Like Lilly, she has taken on a passive role. Her gender holds her back from true independence, and it makes her feel helpless. As the men on the wreckage repair a broken lifeboat, Augusta doesn’t think she can help them. While stranded at sea, she struggles with feelings of inadequacy. She believes that she can’t do anything of use to others. However, she fights to keep her family and Henry alive, caring for them in their times of need. By Chapter 47, Augusta realizes that her presence in life matters: “Augusta was convinced her story did matter” (376). As she reads an article about Charles as an adult, she sees that her story is just as important as his. She writes her memoir, carving a place for herself in the historical narrative, to prove that even though some people, like Charles, allowed their pain to turn into cruelty, others, like her, thrived and found happiness and contentment.
Augusta’s independence helps her be more perceptive of the world she lives in. She sees that the way of life she was raised in, owning and profiting off of enslaved people, is unconscionable. She remembers something an English woman, critical of the South, had said: “Your devotion to conformity is like nothing I’ve ever seen. Despite being the most politically free people in the world, you are the least socially free I’ve ever encountered” (257). These words begin to resonate more and more with Augusta the longer she is stranded at sea. She realizes that adherence to society’s rules is a cage, and socially dictated propriety is ridiculous. As Augusta forms these conclusions, any of the pretenses that kept her and Henry apart crumble, and she gains true happiness in following her dream rather than what she believes society wants her to do.
Charles Longstreet is the deuteragonist in Augusta’s story. His story runs parallel to hers as a foil to her character. He is also one of the characters based on a real person, Charles Augustus Lamar. He is first portrayed as a noble, self-sacrificing eldest brother to the Longstreet children. When he, Augusta, and Thomas are trapped in their cabin, he promises Augusta that he will do everything he can to save them. When he returns from being washed away from the wreckage, the first thing he does is ask about his family. In addition to looking after his family, Charles makes sacrifices to keep other survivors alive. As a 14-year-old, he saves Olivia Barnsby, a woman he had never met before, while in the direst of circumstances. He also offers his ration of wine to a man on the edge of death through dehydration, sparking Augusta to call him Noble Boy. Charles is frustrated by how people, especially his aunt, put their fate in God’s hands. He comes to believe that he can only trust in himself, feeling abandoned by those meant to help him, including God: “There are no miracles, Auntie. I saved myself. No one is coming to save us, and God isn’t here” (283). As he gets older, the pain of feeling abandoned grows. Lamar ignores Charles’s attempts to connect with him in his grief. When Charles is sent to Virginia for school, he feels that he isn’t wanted, saying to his father, “You [...] wish Thomas had lived and I had died” (353).

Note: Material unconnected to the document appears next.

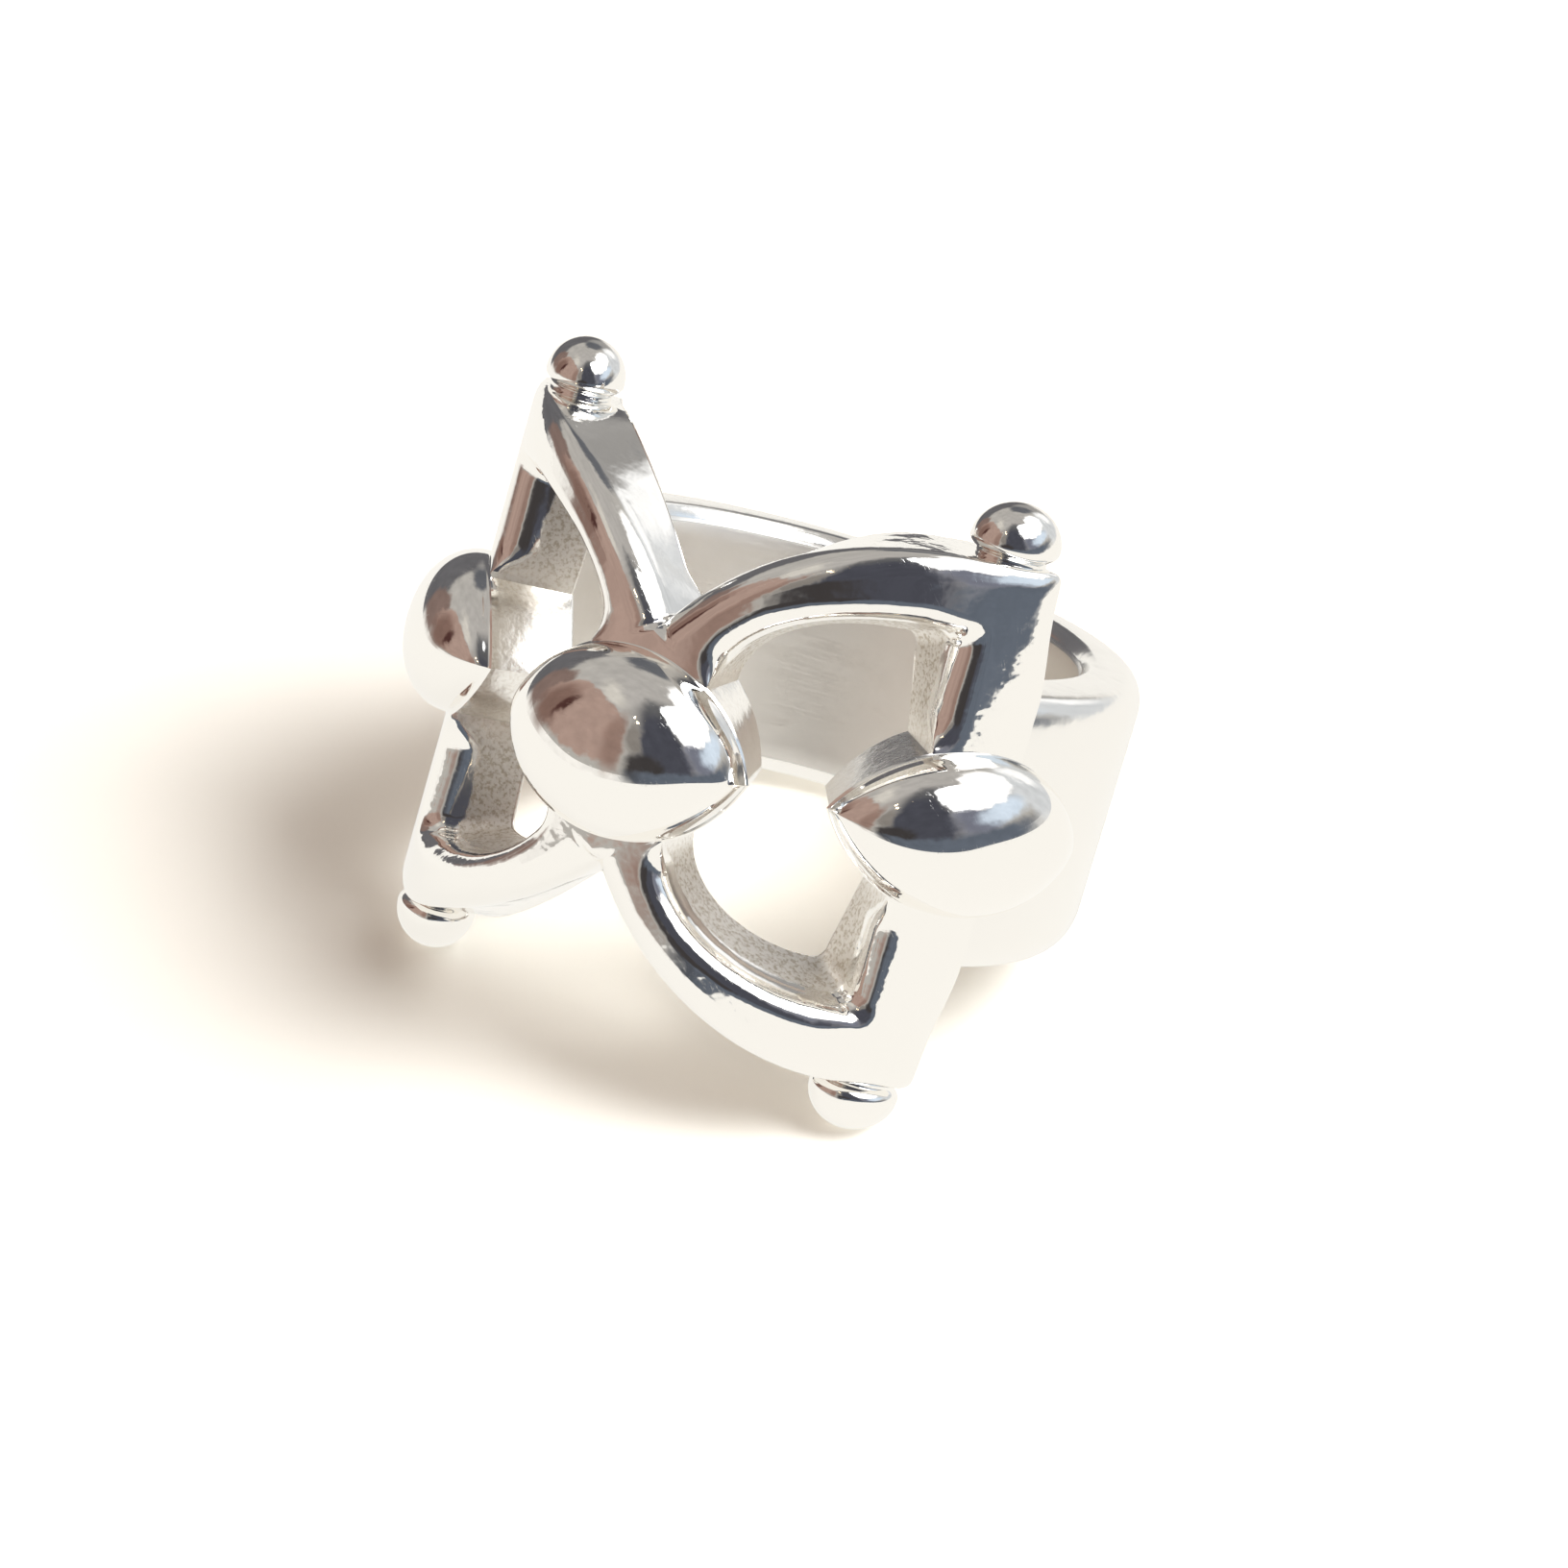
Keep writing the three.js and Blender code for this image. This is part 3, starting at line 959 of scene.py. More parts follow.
@dataclass(frozen=True)
class PetalFrame(Piece):
    """A pierced petal frame, bent round the finger, with cushioned arms and grainy cast walls."""

    side: Side
    upper_proud: float
    lower_proud: float
    centre: Marquise
    flank: Marquise
    flank_reach: float
    notch_height: float = 4.5
    notch_crease: float = 0.5
    corner_ease: float = 0.35
    bead_land: float = 3.4
    window_reach: float = 10.6
    window_height: float = 6.75
    window_round: float = 0.6
    window_start: float = 2.4
    window_slope: float = 0.8
    window_lean: float = 0.5
    arm_slope: float = 0.4
    cushion_drop: float = 1.2
    cushion_round: float = 1.15
    land_drop: float = 0.35
    edge_drop: float = 0.05
    back_ease: float = 0.14
    root_share: float = 0.2
    arm_end_share: float = 0.9
    corner_end_share: float = 0.25
    narrow_round_share: float = 0.42
    bar_share: float = 0.625
    round_steps: int = 12
    face_steps: int = 12
    wall_steps: int = 9
    back_steps: int = 12
    ease_steps: int = 4
    seam_cast: float = 0.15
    bar_cast: float = 0.5
    flank_cast: float = 0.3
    round_cast: float = 0.6
    round_brushed: float = 0.3

    @property
    def name(self) -> str:
        """Name of the finished piece."""
        return f"{self.nodes[0]}_pierced"

    @property
    def nodes(self) -> Sequence[str]:
        """The CAD node that the frame replaces."""
        return (f"{self.side.name.lower()}_petal_frame",)

    def arm_edge(self, proud: float, band: Band) -> Rule:
        """The arm's outer edge: one arc that starts in the notch and ends level at the bead's land.

        Args:
            proud: How far the arm stands out beyond the arc at its middle.
            band: The sizes that the pieces share.

        Returns:
            The way along the edge.
        """
        reach = band.corner_reach - self.bead_land
        rise = band.petal_height - self.notch_height
        radius = (reach**2 + rise**2) / (2 * rise)
        sweep = math.asin(reach / radius)

        def edge(share: np.ndarray) -> np.ndarray:
            """Sets out places along the arc.

            Args:
                share: Shares of the way.

            Returns:
                The places.
            """
            turn = sweep * (1 - share)
            distance = radius + proud * np.sin(np.pi * share)
            across = reach - distance * np.sin(turn)
            return np.stack([across, band.petal_height - radius + distance * np.cos(turn)], axis=1)

        return edge

    def half(self, proud: float, band: Band) -> Stations:
        """Sets out half the frame, from the centre line round to the middle of the bar.

        Args:
            proud: How far the arm stands out beyond its arc.
            band: The sizes that the pieces share.

        Returns:
            The stations.
        """
        foot = float(self.centre.half_height(self.window_start))
        reach, height, rounding = self.window_reach, self.window_height, self.window_round
        edges = [
            WindowEdge(self.window_start, foot, reach - inset, height - inset, rounding)
            for inset in (0.0, self.window_slope)
        ]
        centre_tip = self.centre.length / 2
        flank_tip = self.flank_reach - self.flank.length / 2
        bar_height = float(self.flank.half_height(self.window_reach - self.flank_reach))
        crease_foot = np.array([0.0, self.notch_height - self.notch_crease])
        seam_turn = centre_tip + (self.window_start - centre_tip) * crease_foot[1] / self.notch_height
        notch = np.array([0.0, self.notch_height])
        corner = np.array([band.corner_reach, band.petal_height])
        rim = np.array([band.shank_reach, band.shank_width / 2])
        middle = np.array([band.shank_reach, bar_height])
        corner_end = corner + (rim - corner) * self.corner_end_share
        bar_foot = np.array([self.window_reach, bar_height])

        arm = self.arm_edge(proud, band)
        arms = [edge.arm for edge in edges]
        bars = [straight(edge.corner(np.ones(1))[0], bar_foot) for edge in edges]
        to_turn = self.centre.edge(0.0, centre_tip, seam_turn)
        to_window = self.centre.edge(0.0, seam_turn, self.window_start)
        under_flank = self.flank.edge(self.flank_reach, self.window_reach, flank_tip)
        drop, land, slope, seam = self.cushion_drop, self.land_drop, self.arm_slope, self.seam_cast
        root, arm_end, bar = self.root_share, self.arm_end_share, self.bar_share
        stretches = [
            Stretch(
                28, straight(np.zeros(2), crease_foot), to_turn, to_turn,
                cast=(seam, seam), outer_ease=(0, 0),
            ),
            Stretch(
                10, straight(crease_foot, notch), to_window, to_window,
                outer_drop=(0, drop), cast=(seam, seam), outer_ease=(0, 0),
            ),
            Stretch(
                14, part_of(arm, 0, root), *[part_of(way, 0, root) for way in arms],
                outer_drop=(drop, drop), inner_drop=(0, drop), slope=(0, slope),
                cast=(seam, 1), outer_ease=(0, 1),
            ),
            Stretch(
                52, part_of(arm, root, 1), *[part_of(way, root, arm_end) for way in arms],
                outer_drop=(drop, land), inner_drop=(drop, drop), slope=(slope, 0), cast=(1, 1),
            ),
            Stretch(
                12, straight(arm(np.ones(1))[0], corner), *[part_of(way, arm_end, 1) for way in arms],
                outer_drop=(land, land), inner_drop=(drop, drop), cast=(1, 1),
            ),
            Stretch(
                14, straight(corner, corner_end), *[edge.corner for edge in edges],
                outer_drop=(land, land), inner_drop=(drop, drop), cast=(1, 1),
            ),
            Stretch(
                24, straight(corner_end, rim), *[part_of(way, 0, bar) for way in bars],
                outer_drop=(land, 0), inner_drop=(drop, drop), cast=(1, 1), outer_ease=(1, 0),
            ),
            Stretch(
                14, straight(rim, middle), *[part_of(way, bar, 1) for way in bars],
                inner_drop=(drop, 0), cast=(1, self.bar_cast), outer_ease=(0, 0),
            ),
            Stretch(
                24, straight(middle, np.array([band.shank_reach, 0.0])), under_flank, under_flank,
                cast=(self.bar_cast, self.flank_cast), outer_ease=(0, 0),
            ),
        ]
        stations = Stations.along(stretches)
        self.ease_corner(stations, corner)
        return stations

    def ease_corner(self, stations: Stations, corner: np.ndarray) -> None:
        """Rounds the outline at the petal's outer corner.

        Args:
            stations: The stations, whose outline is changed.
            corner: The corner.
        """
        outline = stations.places("outline")
        near = np.flatnonzero(np.linalg.norm(outline - corner, axis=1) < self.corner_ease)
        share = np.linspace(0, 1, len(near) + 2)[1:-1, None]
        outline[near] = bend(outline[near[0] - 1], corner, outline[near[-1] + 1], share)

    def front(self, stations: Stations, band: Band) -> np.ndarray:
        """Draws the face, from the outline over its cushioned edges to the window.

        Args:
            stations: The stations.
            band: The ring's band.

        Returns:
            Points by station and place.
        """
        outline, window = stations.places("outline"), stations.places("window")
        across = np.linalg.norm(window - outline, axis=1)[:, None]
        reach = np.minimum(self.cushion_round, across * self.narrow_round_share)
        outer = stations.values("outer_drop")
        inner = np.maximum(stations.values("inner_drop"), self.edge_drop)
        turn = np.linspace(0, np.pi / 2, self.round_steps + 1)[None, :]
        level = np.linspace(0, 1, self.face_steps + 1)[None, 1:-1]
        along = [
            reach * (1 - np.cos(turn)),
            reach + (across - 2 * reach) * level,
            (across - reach * (1 - np.cos(turn)))[:, ::-1],
        ]
        fall = [
            outer * (1 - np.sin(turn)),
            np.zeros_like(along[1]),
            (inner * (1 - np.sin(turn)))[:, ::-1],
        ]
        share = (np.concatenate(along, axis=1) / across)[..., None]
        return band.wrap(between(outline, window, share), band.outer_radius - np.concatenate(fall, axis=1))

    def sections(self, stations: Stations, band: Band) -> tuple[np.ndarray, dict[Mark, np.ndarray]]:
        """Draws the frame's closed section at each station.

        Args:
            stations: The stations.
            band: The ring's band.

        Returns:
            Points by station and place, and their marks.
        """
        front = self.front(stations, band)
        outline, window, inside = (stations.places(name) for name in PLACES)
        inner_place = inside + inside * np.array([self.window_lean / self.window_reach, 0.0])
        outer_place = self.step_from(outline, window, stations.values("slope"))
        outer_ease = self.back_ease * stations.values("outer_ease")

        window_top, outline_top = front[:, -1], front[:, 0]
        inner_corner, outer_corner = band.wrap_inside(inner_place), band.wrap_inside(outer_place)
        window_low = self.step_from(inner_corner, window_top, self.back_ease)
        outline_low = self.step_from(outer_corner, outline_top, outer_ease)
        back_start = self.step_from(inner_place, outer_place, self.back_ease)
        back_end = self.step_from(outer_place, inner_place, outer_ease)
        back_share, wall_share, round_share = (
            np.linspace(0, 1, steps + 1)[None, :, None]
            for steps in (self.back_steps, self.wall_steps, self.ease_steps)
        )
        back = band.wrap_inside(between(back_start, back_end, back_share))
        wall = between(window_top, window_low, wall_share)
        outer_wall = between(outline_low, outline_top, wall_share)
        low, inner, start = window_low[:, None], inner_corner[:, None], back[:, :1]
        inner_round = bend(low, inner, start, round_share)
        end, outer, low = back[:, -1:], outer_corner[:, None], outline_low[:, None]
        outer_round = bend(end, outer, low, round_share)
        blocks = [
            (front, 0.0, 0.0),
            (wall[:, 1:], 1.0, 0.0),
            (inner_round[:, 1:-1], self.round_cast, self.round_brushed),
            (back, 0.0, 1.0),
            (outer_round[:, 1:-1], 0.0, self.round_brushed),
            (outer_wall[:, :-1], 0.0, 0.0),
        ]
        sections = np.concatenate([points for points, _, _ in blocks], axis=1)
        cast = stations.values("cast")
        marks = {
            Mark.CAST: np.concatenate(
                [cast * share * np.ones(p.shape[:2]) for p, share, _ in blocks], axis=1
            ),
            Mark.BRUSHED: np.concatenate([np.full(p.shape[:2], share) for p, _, share in blocks], axis=1),
            Mark.DEPTH: np.linalg.norm(sections - window_top[:, None], axis=2),
        }
        return sections, marks

    @staticmethod
    def step_from(start: np.ndarray, towards: np.ndarray, length: np.ndarray | float) -> np.ndarray:
        """Places a short length from a start towards others."""
        way = towards - start
        return start + way / np.linalg.norm(way, axis=1, keepdims=True) * length

    def draw(self, setting: Setting) -> bpy.types.Mesh:
        """Draws the frame's mesh.

        Args:
            setting: What the frame is built with.

        Returns:
            The mesh in the row's frame.
        """
        below = self.half(self.lower_proud, setting.band).mirrored()
        stations = self.half(self.upper_proud, setting.band).joined(below)
        rings, marks = self.sections(stations, setting.band)
        rings = rings * np.array([self.side.value, 1, 1])
        return mesh_from_skin(self.name, loft(rings, loop=True, marks=marks), setting.space)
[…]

While Augusta clings to her faith to make sense of what is happening, Charles rejects it, proclaiming: “I will not adore a god that killed my family […] I lived because I fought to live. No one saved me. No one will ever save me” (354). Because Charles has to fight to survive the Pulaski disaster, he devalues the lives of people who, from his perspective, did not fight hard enough. This devaluation allows Charles to do terrible things he might not have done otherwise. He could follow the path of Augusta instead of growing bitter and cynical. He could rely on family and value every breath after being saved. However, his story serves to teach those in the present, like Everly, that history and humanity are filled with contradictions and duality, and to embrace the good they must also acknowledge the bad.
Maddox Wagner serves as a mentor for Everly. He is an enigmatic, eccentric, and wise man whom Everly describes as: “Neptune, King of the Sea. As if you were born to save my life” (363). He pushes Everly to face her feelings of grief and guilt. He, like Everly, has faced grief. As a former professor, he was leading a research dive when one of his graduate students died. Afterward, he lost both his job and his wife. He had to start over. While it takes until midway through the novel for Everly to learn his backstory, she immediately finds a kinship with him, recognizing his grief and guilt: “But looking at Maddox I saw that he, too, carried some kind of pain. Our gazes held for a moment or two, long enough for me to know that I was right. I might never speak of Mora to Maddox, and he might never speak of his own loss, but now I knew—he saw me, and I saw him” (129). Because Maddox understands how Everly feels, he can coax her out of her comfort zone in a way others can’t, offering her a place to vent and experience the catharsis that follows being honest with herself and others. Even on their second meeting, Maddox gets Everly to talk about how she wishes she could rewrite history. He uses history and shipwrecks to uncover a more in-depth understanding of people: “Talking about wrecks allows us to also talk about ourselves. That’s the other part I love. How it opens us up to life” (87). As the novel progresses, it becomes clear that Maddox cares deeply for Everly, going so far as to try to bar her from diving because he is worried something might happen to her. Eventually, he tells Everly: “It’s a privilege to share this life with you” (319).
Maddox emphasizes storytelling. He wants people to understand that every artifact comes with a story; each candlestick and coin belonged to someone as complex and nuanced as they are. In this way, he is similar to Papa, Everly’s grandfather. Papa loved storytelling and instilled that love in Everly. Maddox pushes her to reawaken her love of storytelling. He says, “What I’m looking for is someone who understands that what we bring up from below changes things above. I’m looking for someone who can help me show that the past and its stories are important even now” (72). Maddox realizes that Everly has become numb to the world and challenges her to tell the story of the Pulaski by feeling and living the experiences.